The Importance Of Fibre: Healthy Gut, Healthy You

The Importance Of…

The Importance of Fibre

We require a good combination of macronutrients and micronutrients for a healthy body. Fibre is one of those macronutrients (carbohydrate) that plays a key role in our good health, especially the health of our digestive system.

What is fibre?

Fibre is a carbohydrate that is not digested by our body. There are two types of fibre:

1.Soluble fibre

Soluble fibre dissolves in water and helps lower blood cholesterol and glucose levels. This type of fibre can be found in oats, barley, nuts, seeds, lentils, beans, and carrots.

2.Insoluble fibre

This does not dissolve in water and hence increases stool bulk, benefiting those with irregular stools. This type of fibre can be found in whole grains, whole-wheat flour and vegetables like cauliflower and potatoes.

What role does fibre play in the human body?

It is easy to assume here that fibre is not important for the body: after all, it passes out of the body almost as compact as it first came into the body. But that’s not the case. Fibre is very important for a healthy gut and healthy stools, which can make a huge difference in your daily life. Fibre helps fight various health problems such as constipation and diarrhoea, obesity, diabetes, cardiovascular diseases, breast cancer, etc.

1. Constipation and diarrhea [keeps your bowel healthy]

Fibre bulks up your stool and softens it, making it easier to pass. It also helps solidify the stool, and the bulk solves the problem of loose stools. Fibre also lowers your risk of developing hemorrhoids and diverticular diseases.

2. Obesity [helps maintain a balanced weight]

Foods that are rich in fibre are “energy dense”, more filling, and take longer to eat than low-fibre foods. This allows you to eat less food and stay full for longer, and also reduce the number of calories for the same amount of food. 

3. Diabetes [controls blood sugar levels]

Soluble fibre slows down the absorption of sugar in the body and helps control the blood sugar levels. This may reduce the risk of developing diabetes.

4. Cardiovascular diseases [lowers cholesterol levels]

Soluble fibre lowers the “bad” cholesterol in the body, which may help lower total blood cholesterol levels. This may reduce the risk of cardiovascular diseases.

5. Cancer [longevity of life]

Studies[1] suggest that suitable fibre intake reduces the risk of dying from cardiovascular diseases and cancers.

Role as a prebiotic

Prebiotics are helpful compounds that induce the growth of “good” bacteria in the body, especially in the gut. This is where prebiotic fibre comes into play: they nourish the “good” bacteria in your gut, suppress the “bad” bacteria and keep your digestive system healthy. Prebiotic fibre can be found in foods such as bananas, apples, onions, Jerusalem artichoke, garlic, leeks, soybeans, chicory, oats and honey. It is important to note that prebiotic is a type of fibre, and not all fibre is prebiotic in nature.

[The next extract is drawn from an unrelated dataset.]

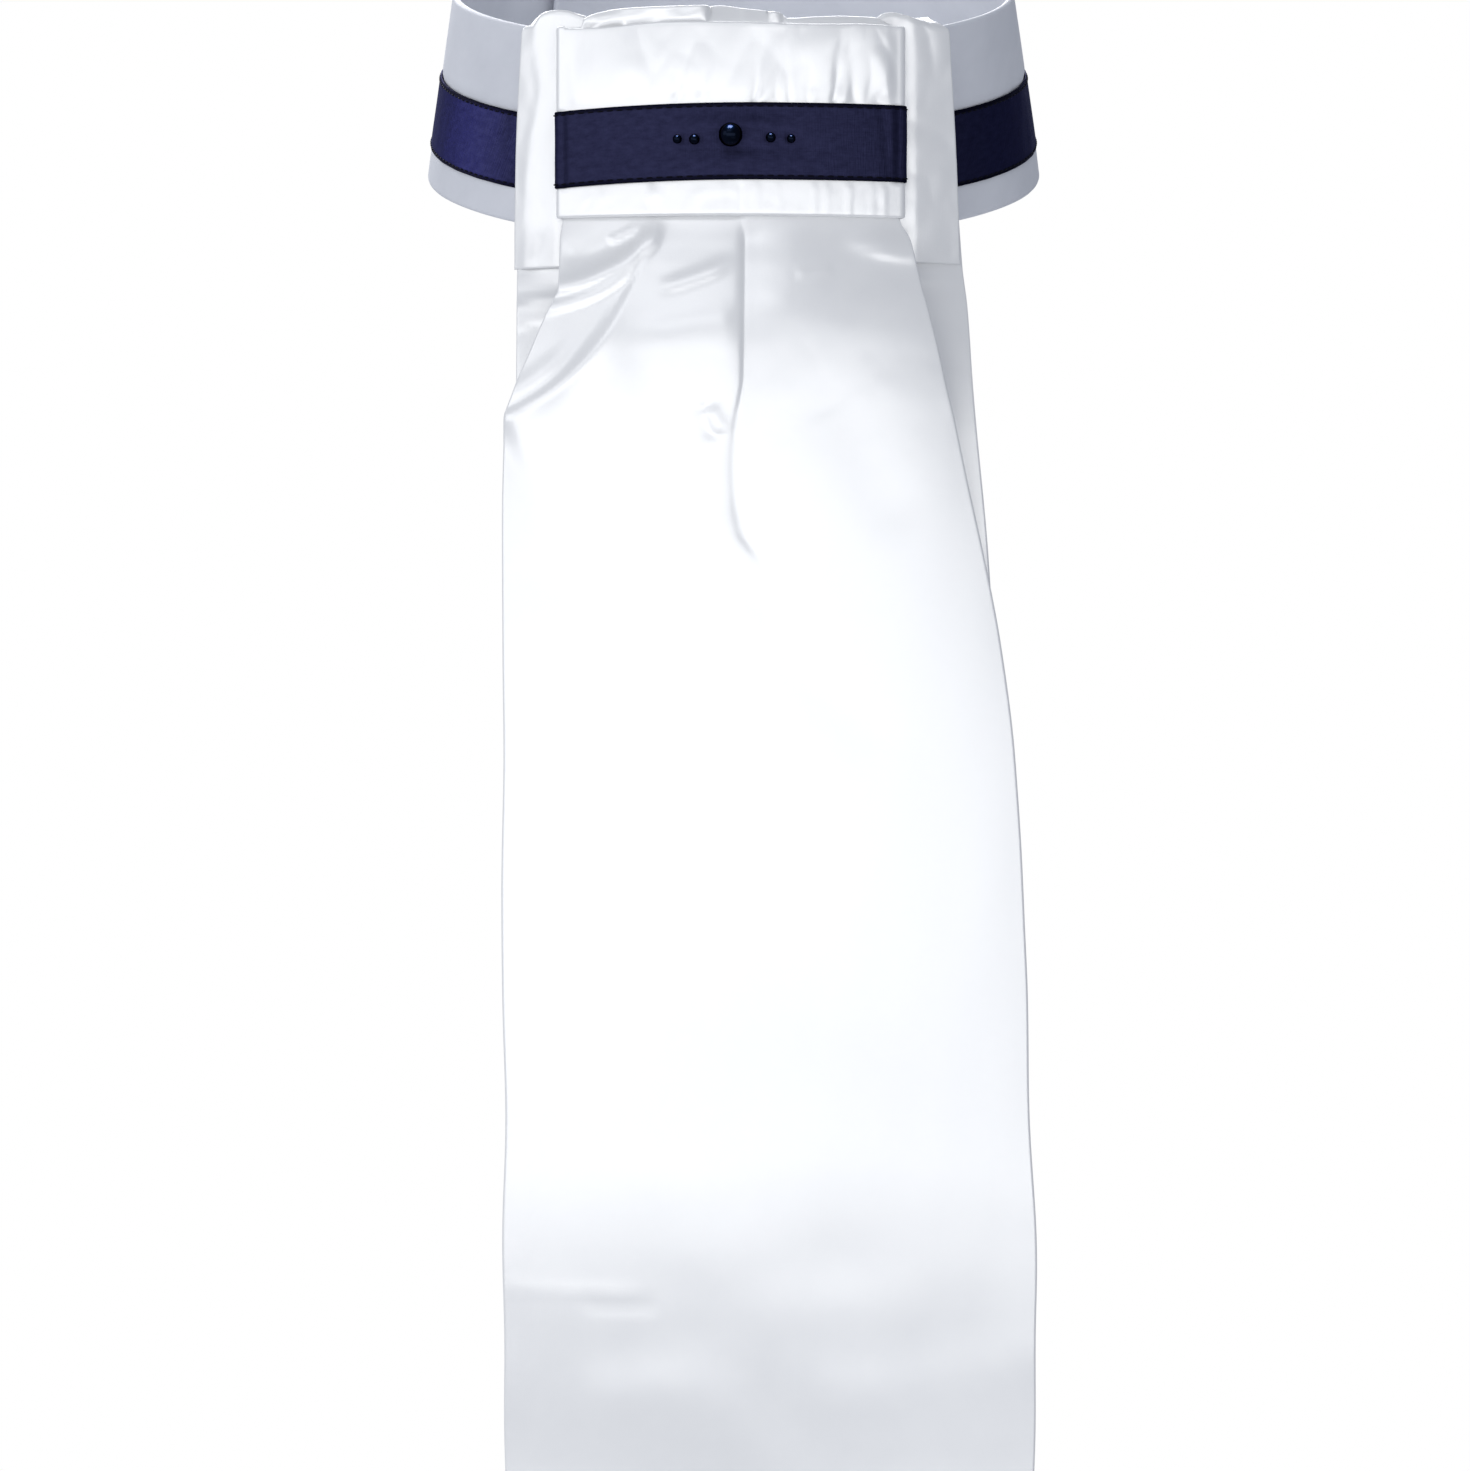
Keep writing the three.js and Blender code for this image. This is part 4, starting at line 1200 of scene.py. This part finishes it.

Where can you get the fibre? 

Here are some fibre-rich foods:

  • Whole-grain products
  • Fruits
  • Vegetables
  • Beans, peas and other legumes
  • Nuts and seeds

It is important to note that refined, processed or canned foods are low in fibre. So always opt for fresh food.

How much fibre should you consume?

The Institute of Medicine (US) gives the following daily fibre recommendations for adults:

   Age 50 or younger                       Age 51 or older

Men                                         38 grams                                   30 grams

Women                                    25 grams                                   21 grams

What if you have too much fibre?

While fibre does help solve and reduce the risk of certain health problems, eating too much fibre can cause problems of its own.[2] Fibre makes stools bulkier, but too much of it can affect the digestive system adversely, causing bloating, gas, stomach cramps, and constipation or diarrhea. Too much fibre can also bind with minerals such as calcium, magnesium, zinc and ion, leading to poor absorption of nutrients. This causes nutrient deficiency. So, it is very important to consume only the recommended amount of fibre on a daily basis.

The conclusion

Yes, fibre does pass out through your body relatively intact as compared to other foods. But don’t let that stop you from maximising its benefits. As long as you consume the recommended quantity of fibre everyday, you should have a healthy gut and lead a longer life. So, when are you going to prioritise your fibre intake?